** START **

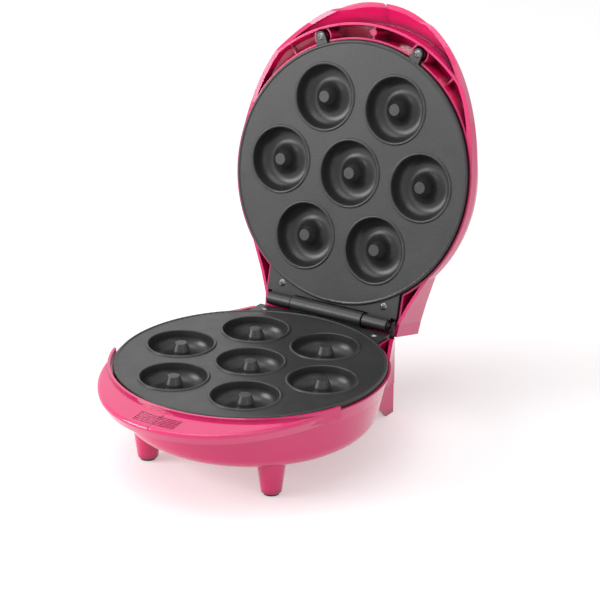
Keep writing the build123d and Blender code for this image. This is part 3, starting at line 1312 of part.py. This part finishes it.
def make_lid_leads():
    """Insulated leads from the hinge to the heater's ends in the lid, closed."""
    end_z = lid_z(HEATER_DEPTH + HEATER_LEG) + SEAT_GAP
    (x, y), (other_x, _) = heater_ends()
    z = end_z + WIRE_R
    knee_x, knee_y, knee_z = LID_LEAD_KNEE
    turn_x, turn_y = LID_LEAD_TURN
    turn_x = OUTER_KNUCKLE_X - turn_x
    start = (OUTER_KNUCKLE_X, HINGE_Y - LID_LEAD_HIGH[0], HINGE_Z + LID_LEAD_HIGH[1])
    knee = (OUTER_KNUCKLE_X - knee_x, HINGE_Y - knee_y, HINGE_Z + knee_z)
    first = wire((start, knee, (turn_x, HINGE_Y - turn_y, z), (x + WIRE_R, y, z)), WIRE_R, LEAD_BENDS[1])
    near, middle, far = LID_LEAD_CROSS
    run = ((other_x, y - WIRE_R - SEAT_GAP, z), (other_x, near, z), (0.0, middle, z), (turn_x, far, z - 4 * WIRE_R))
    return [first, wire(run, WIRE_R, LEAD_BENDS[2])]


def build_nodes():
    """Every sub-part by name, base pieces in place and lid pieces closed."""
    left_foot, right_foot = foot_places()
    base = {
        "base_shell": make_base_shell(),
        "base_plate": make_base_plate(),
        "base_heater": heater(),
        "base_reflector": reflector(base_reflector_r(), CASE_SHANK_R + SEAT_GAP, True),
        "base_small_screws": make_base_small_screws(),
        "thermostat": make_thermostat(),
        "thermostat_bracket": make_thermostat_bracket(),
        "thermal_fuse": make_thermal_fuse(),
        "fuse_clip": make_fuse_clip(),
        "earth_tag": make_earth_tag(),
        "terminal_block": make_terminal_block(),
        "cord_gland": make_cord_gland(),
        "base_leads": make_base_leads(),
        "hinge_lead_sleeve": make_hinge_lead_sleeve(),
        "foot_pad_left": make_foot_pad(*left_foot),
        "foot_pad_right": make_foot_pad(*right_foot),
        "base_plate_screws": make_base_plate_screws(),
        "base_case_screws": make_base_case_screws(),
        "hinge_pin": make_hinge_pin(),
        "hinge_clip_left": make_hinge_clip(-1),
        "hinge_clip_right": make_hinge_clip(1),
    }
    lid = {
        "lid_shell": make_lid_shell(),
        "lid_plate": make_lid_plate(),
        "lid_heater": to_lid(heater()),
        "lid_reflector": to_lid(reflector(lid_reflector_r(), SMALL_SHANK_R + THREAD_GAP, False)),
        "lid_small_screws": make_lid_small_screws(),
        "lid_plate_screws": make_lid_plate_screws(),
        "power_lamp_lens": make_lens(-LAMP_X),
        "ready_lamp_lens": make_lens(LAMP_X),
        "power_lamp": make_lamp(-LAMP_X),
        "ready_lamp": make_lamp(LAMP_X),
        "lamp_holder": make_lamp_holder(),
        "lid_leads": make_lid_leads(),
    }
    for number, angle in enumerate(CLAMP_ANGLES, start=1):
        base[f"base_heater_clamp_{number}"] = heater_strap(angle)
        lid[f"lid_heater_clamp_{number}"] = to_lid(heater_strap(angle))
    return base, lid


def flat_solids(shape):
    """All solids of a shape or of a list of shapes."""
    shapes = shape if isinstance(shape, list) else [shape]
    return [solid for item in shapes for solid in item.solids()]


def main():
    """Build every piece, open the lid, centre the part over its feet and write one file for each node."""
    os.makedirs("parts", exist_ok=True)
    base, lid = build_nodes()
    swing = Pos(0, HINGE_Y, HINGE_Z) * Rot(X=-OPEN_ANGLE) * Pos(0, -HINGE_Y, -HINGE_Z)
    pieces = {name: flat_solids(shape) for name, shape in base.items()}
    pieces.update({name: [swing * solid for solid in flat_solids(shape)] for name, shape in lid.items()})
    boxes = [solid.bounding_box() for solids in pieces.values() for solid in solids]
    y_low = min(box.min.Y for box in boxes)
    y_high = max(box.max.Y for box in boxes)
    shift = Pos(0, -(y_low + y_high) / 2, 0)
    print("shift in Y", -(y_low + y_high) / 2)
    for name, solids in pieces.items():
        placed = [shift * solid for solid in solids]
        shape = placed[0] if len(placed) == 1 else Compound(children=placed)
        export_step(shape, f"parts/{name}.step")


main()
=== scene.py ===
import json
import math

import bpy
from mathutils import Matrix, Vector
from mathutils.bvhtree import BVHTree


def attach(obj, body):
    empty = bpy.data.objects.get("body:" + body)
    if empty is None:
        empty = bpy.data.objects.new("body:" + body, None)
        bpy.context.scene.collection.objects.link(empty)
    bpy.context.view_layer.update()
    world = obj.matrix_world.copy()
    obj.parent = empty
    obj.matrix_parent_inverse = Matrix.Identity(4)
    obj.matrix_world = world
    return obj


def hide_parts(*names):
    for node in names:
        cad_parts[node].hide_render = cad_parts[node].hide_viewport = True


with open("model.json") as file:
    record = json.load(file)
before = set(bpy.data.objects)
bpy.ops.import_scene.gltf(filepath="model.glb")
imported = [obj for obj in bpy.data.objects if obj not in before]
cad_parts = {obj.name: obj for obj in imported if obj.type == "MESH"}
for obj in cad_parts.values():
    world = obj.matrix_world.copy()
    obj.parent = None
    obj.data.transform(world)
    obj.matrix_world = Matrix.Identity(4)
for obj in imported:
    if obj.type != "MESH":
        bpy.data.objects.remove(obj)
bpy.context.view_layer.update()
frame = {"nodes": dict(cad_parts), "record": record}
nodes = frame["nodes"]


def linear(red, green, blue):
    """Scene colour of an sRGB colour given from 0 to 255."""
    def channel(value):
        value /= 255
        return value / 12.92 if value <= 0.04045 else ((value + 0.055) / 1.055) ** 2.4
    return (channel(red), channel(green), channel(blue), 1.0)


def painted_shade_of(colour, share=0.4):
    """The same colour, darker, for painted shade in inside corners."""
    return tuple(channel * share for channel in colour[:3]) + (1.0,)


# Camera at the photograph's viewing angle, in metres, degrees and millimetres of lens
CAMERA_PLACE = (0.9466, -1.4539, 0.7970)
CAMERA_AZIMUTH = 32.43
CAMERA_ELEVATION = 21.70
CAMERA_ROLL = 0.30
CAMERA_LENS = 154.54
CAMERA_SENSOR = 36.0
CAMERA_REACH = 50.0

# Studio: each lamp's place, the point that it faces, its width, height and power
LAMPS = {
    "overhead_box": ((-0.2, -0.5, 2.2), (0.0, 0.0, 0.1), 2.0, 1.6, 20.0),
    "left_key": ((-1.7, -1.5, 1.1), (0.0, 0.0, 0.12), 1.2, 1.2, 36.0),
    "right_fill": ((1.9, -0.9, 0.9), (0.0, 0.0, 0.12), 1.0, 1.4, 4.0),
}
WHITE = (1.0, 1.0, 1.0, 1.0)
FLOOR_SIZE = 12.0
FLOOR_Z = -0.0002
FLOOR_COLOUR = (0.78, 0.78, 0.78, 1.0)
FLOOR_GLOW = 0.42
WORLD_LIGHT = 0.43
WORLD_SEEN = 1.0

# Front seams of the two housings, in metres: rounding of the halves' edges, and where the seam runs along Y
LIP_ROUND = 0.0022
LIP_SEAM = (-0.15765, -0.1325)
BRIM_ROUND = 0.0030
BRIM_SEAM = (-0.15780, -0.1300)
SEAM_SLACK = 0.0002
SIDEWAYS = 0.02       # a normal that leans more than this along X belongs to the furrow
ABOVE = 1.0           # height from which the seam is measured
MERGE = 1e-7

# Edges softened in the shading, in metres
MOULDED_EDGE = 0.0007
CAST_EDGE = 0.0005
METAL_EDGE = 0.0002

# Colours
PINK_DARK = linear(230, 20, 108)
PINK_LIGHT = linear(236, 27, 116)
# Painted shade: colour that darkens the pink in pockets and inside corners
PINK_PAINTED_SHADE = linear(112, 6, 56)
COATING_DARK = linear(44, 44, 45)
COATING_LIGHT = linear(54, 54, 54)
COATING_SPECK = linear(78, 78, 78)
# Painted shade: colour that darkens the coating in inside corners, gaps and round the cavity beads
COATING_PAINTED_SHADE = linear(8, 8, 8)
STEEL_DARK = linear(112, 112, 114)
STEEL_LIGHT = linear(146, 146, 147)
# Painted shade: colour that darkens the steel in inside corners
STEEL_PAINTED_SHADE = linear(14, 13, 12)
SHEATH_TINT = linear(96, 84, 70)
SHEATH_GREY = linear(122, 118, 116)
SHEET_DARK = linear(186, 188, 190)
SHEET_LIGHT = linear(212, 213, 214)
PHENOLIC_DARK = linear(28, 26, 25)
PHENOLIC_LIGHT = linear(44, 41, 40)
CERAMIC_DARK = linear(214, 208, 194)
CERAMIC_LIGHT = linear(232, 228, 218)
RUBBER_DARK = linear(24, 24, 25)
RUBBER_LIGHT = linear(38, 38, 39)
SLEEVING_DARK = linear(206, 203, 192)
SLEEVING_LIGHT = linear(226, 223, 214)
RED_THICK = linear(168, 8, 8)
RED_THIN = linear(214, 30, 24)
GREEN_THICK = linear(10, 140, 44)
GREEN_THIN = linear(40, 190, 80)
GLASS_THICK = linear(236, 200, 168)
GLASS_THIN = linear(244, 226, 206)

METAL = {"Metallic": 1.0}
TINTED_LENS = {"Transmission Weight": 0.6, "IOR": 1.49}
CLEAR_LENS = {"Transmission Weight": 0.9, "IOR": 1.49}
LENS_CLOUD = 300.0
LENS_POLISH = (700.0, 0.03, 0.10)
LENS_RELIEF = ("grain", {"Scale": 900.0, "Ripple": 1.0}, 0.000004, METAL_EDGE)
DULL_CLOUD = 80.0
# Reach and depth of the painted shade in inside corners of the dull finishes
DULL_PAINTED_SHADE = (0.003, 1.0)

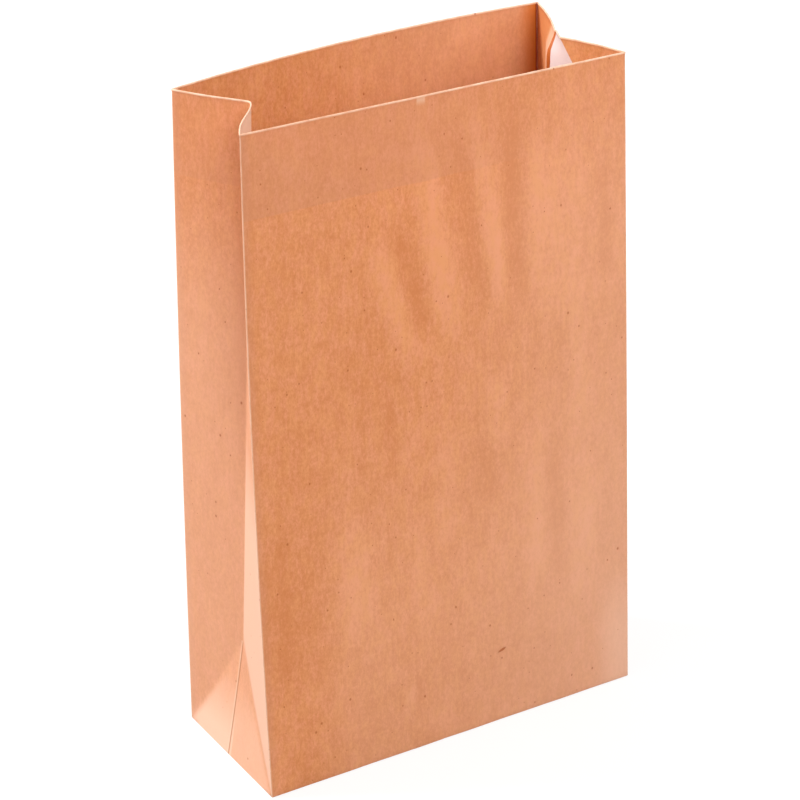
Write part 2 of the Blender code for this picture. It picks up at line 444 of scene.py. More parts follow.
@dataclass(frozen=True)
class KraftFinish:
    """Unbleached kraft paper: warm brown, mottled, streaked up the sheet, with bark flecks, pale lines along its
    folds that are partly wear and partly painted highlight, and painted light and shade.
    """

    sheet: FlatSheet
    buckles: tuple[Buckle, ...]

    # The parts of the colour, with the colours of the painted light and shade.
    light: Colour = (0.805, 0.347, 0.147, 1.0)
    rosy: Colour = (0.820, 0.347, 0.175, 1.0)
    dark: Colour = (0.650, 0.230, 0.080, 1.0)
    # The colour of the painted highlights and reflections, outside and inside.
    pale: Colour = (0.95, 0.59, 0.42, 1.0)
    # Pale lines along the folds, partly wear and partly painted highlight, and the painted highlight inside at the
    # left gusset's mouth.
    wear_and_highlight: Colour = (0.94, 0.70, 0.52, 1.0)
    # The painted reflection on the facet of the pinch at the right gusset's mouth.
    painted_reflection: Colour = (0.80, 0.67, 0.65, 1.0)
    inner_shade: Colour = (0.95, 1.03, 1.02, 1.0)
    # The painted shade inside, beside the back right fold.
    painted_corner_shade: Colour = (0.66, 0.175, 0.008, 1.0)
    # The painted shade of the hem's two plies and beside the left corner folds.
    hem_and_fold_shade: Colour = (0.61, 0.26, 0.145, 1.0)
    fleck: Colour = (0.42, 0.095, 0.018, 1.0)
    # The painted shade in the bottom triangles' creases.
    crease_line_shade: Colour = (0.42, 0.13, 0.04, 1.0)
    # The painted shade of the nook behind the pinch.
    nook: Colour = (0.52, 0.12, 0.015, 1.0)
    # The painted shade of the dark line down the back right fold inside.
    fold_line_shade: Colour = (0.38, 0.028, 0.0, 1.0)

    # The surface.
    roughness: float = 0.55
    roughness_swing: float = 0.12
    gloss: float = 0.25
    let_through: float = 0.22
    bump_strength: float = 0.3
    bump_height: float = 0.0004

    # The noises of the bare paper, and the ranges that they are stretched over.
    clouds: tuple[Grain, ...] = (Grain((22.0, 15.0), 2.0, 0.0, 0.30), Grain((120.0, 80.0), 2.0, 3.1, 0.40))
    streaks: tuple[Grain, ...] = (Grain((60.0, 9.0), 1.0, 7.3, 0.26), Grain((330.0, 60.0), 2.0, 1.7, 0.30))
    mottle: tuple[Grain, ...] = (Grain((520.0, 300.0), 3.0, 5.9, 0.80), Grain((1200.0, 700.0), 2.0, 9.1, 0.55))
    relief: tuple[Grain, ...] = (Grain((1500.0, 900.0), 2.0, 2.2, 0.3), Grain((190.0, 90.0), 2.0, 8.8))
    tone_range: Span = (-0.5, 0.5)
    rosy_grain: Grain = Grain((150.0, 75.0), 2.0, 6.6)
    rosy_range: Span = (0.35, 0.65)
    # The unevenness and strength of the buckles' painted light and shade.
    ridge_grain: Grain = Grain((70.0, 28.0), 2.0, 4.1)
    ridge_least: float = 0.35
    ridge_share: float = 0.58

    # The painted shade of the hem, where its two plies let less light through, beside the left corner folds and
    # behind the left crease.
    hem_edge: float = 0.3515
    hem_blur: float = 0.0006
    hem_left: Span = (0.19, 0.10)
    hem_least: float = 0.20
    hem_gusset: float = 0.4
    hem_share: float = 0.36
    front_left_shade: Patch = Patch(0.30, run=(0.007, 0.0012))
    back_left_shade: Stroke = Stroke(0.002, 0.006, 0.30)
    left_crease_shade: Patch = Patch(0.5, run=(-0.013, 0.0), rise=((0.17, 0.26), (0.375, 0.350)), before=0.002)

    # The painted highlights and reflections of the outer face.
    right_highlight: Patch = Patch(0.25, run=(0.09, 0.25), rise=((0.44, 0.30),))
    low_highlight: Patch = Patch(0.16, run=(0.02, 0.07), rise=((0.26, 0.05),))
    foot_highlight: Patch = Patch(0.30, run=(0.220, 0.244), rise=((0.09, 0.03),))
    gusset_highlight: Patch = Patch(0.32, rise=((0.40, 0.24),))
    strip_highlight: Patch = Patch(0.92, rise=((0.250, 0.150),), after=0.0)
    triangle_highlight: float = 0.68
    triangle_blur: float = 0.006
    fore_highlight_loss: float = 0.06
    tip_highlight_loss: Patch = Patch(0.56, rise=((0.020, 0.072),))
    heel_highlight: Patch = Patch(0.6, rise=((0.035, 0.0),))
    girth_slack: float = 0.01

    # The painted light and shade of the inner face, with the pinch and the nook at the right gusset's mouth.
    back_highlight: Patch = Patch(0.20, run=(0.18, 0.05), after=0.0)
    back_fold_shade: Patch = Patch(0.9, run=(0.016, 0.0), after=0.0)
    pinch_shade: Patch = Patch(0.8, run=(-0.036, -0.030), rise=((0.372, 0.390),), before=0.0)
    left_mouth_highlight: Patch = Patch(1.0, run=(-0.0004, 0.0004), rise=((0.345, 0.365),))
    mouth_highlight: Patch = Patch(0.6, run=(0.017, 0.009), rise=((0.350, 0.375),), after=0.0)
    # The painted dark line of shade down the back right fold inside.
    fold_shade_line: Stroke = Stroke(0.0011, 0.0008, 0.95)
    pinch_mouth: float = 0.006
    reflection_edges: tuple[Span, Span, Span] = ((-0.0002, 0.0003), (-0.0002, 0.0005), (1.0, 0.8))
    nook_edges: tuple[Span, Span] = ((-0.0003, 0.0002), (0.62, 0.45))
    nook_share: float = 0.9

    # The pale lines along the folds, partly wear and partly painted highlight, and the painted shade in the bottom
    # triangles' creases.
    rim_line: Stroke = Stroke(0.0006, 0.0007)
    rim_least: float = 0.66
    rim_growth: float = 0.26
    rim_span: Span = (0.05, 0.20)
    corner_line: Stroke = Stroke(0.0004, 0.0007, 0.5)
    lap_line: Stroke = Stroke(0.0022, 0.0010, 0.4)
    lap_place: float = 0.112
    lap_rise: Span = (0.394, 0.398)
    flank_line: Stroke = Stroke(0.0004, 0.0005, 0.5)
    flank_gap: float = 0.0011
    wear_grain: Grain = Grain((120.0, 120.0), 3.0, 4.4)
    wear_range: Span = (0.3, 0.65)
    wear_least: float = 0.6
    crease_shade_line: Stroke = Stroke(0.0004, 0.0006, 0.6)
    groove_slant: float = 0.0030
    groove_top: Span = (0.0755, 0.0705)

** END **

### [SHORT PROBLEM]
Starting at the first line of the entries above, please extract each line up to and including the line with "return [first, wire(run, WIRE_R, LEAD_BENDS[2])]", unchanged, and add nothing.

### [SOLUTION FOR THIS TASK]
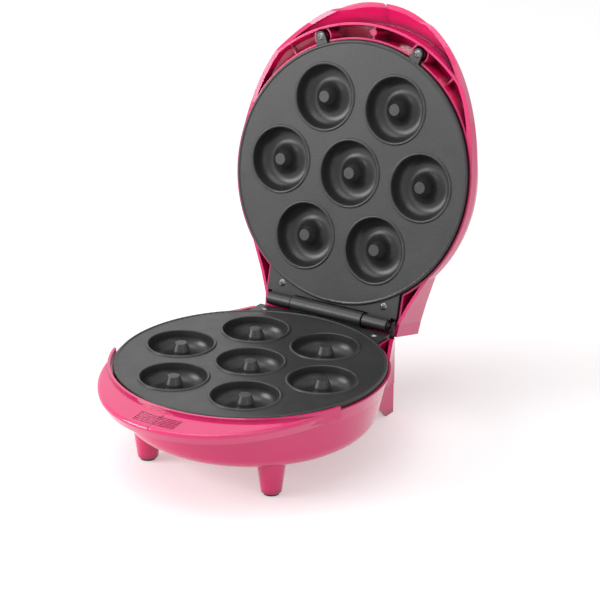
Keep writing the build123d and Blender code for this image. This is part 3, starting at line 1312 of part.py. This part finishes it.
def make_lid_leads():
    """Insulated leads from the hinge to the heater's ends in the lid, closed."""
    end_z = lid_z(HEATER_DEPTH + HEATER_LEG) + SEAT_GAP
    (x, y), (other_x, _) = heater_ends()
    z = end_z + WIRE_R
    knee_x, knee_y, knee_z = LID_LEAD_KNEE
    turn_x, turn_y = LID_LEAD_TURN
    turn_x = OUTER_KNUCKLE_X - turn_x
    start = (OUTER_KNUCKLE_X, HINGE_Y - LID_LEAD_HIGH[0], HINGE_Z + LID_LEAD_HIGH[1])
    knee = (OUTER_KNUCKLE_X - knee_x, HINGE_Y - knee_y, HINGE_Z + knee_z)
    first = wire((start, knee, (turn_x, HINGE_Y - turn_y, z), (x + WIRE_R, y, z)), WIRE_R, LEAD_BENDS[1])
    near, middle, far = LID_LEAD_CROSS
    run = ((other_x, y - WIRE_R - SEAT_GAP, z), (other_x, near, z), (0.0, middle, z), (turn_x, far, z - 4 * WIRE_R))
    return [first, wire(run, WIRE_R, LEAD_BENDS[2])]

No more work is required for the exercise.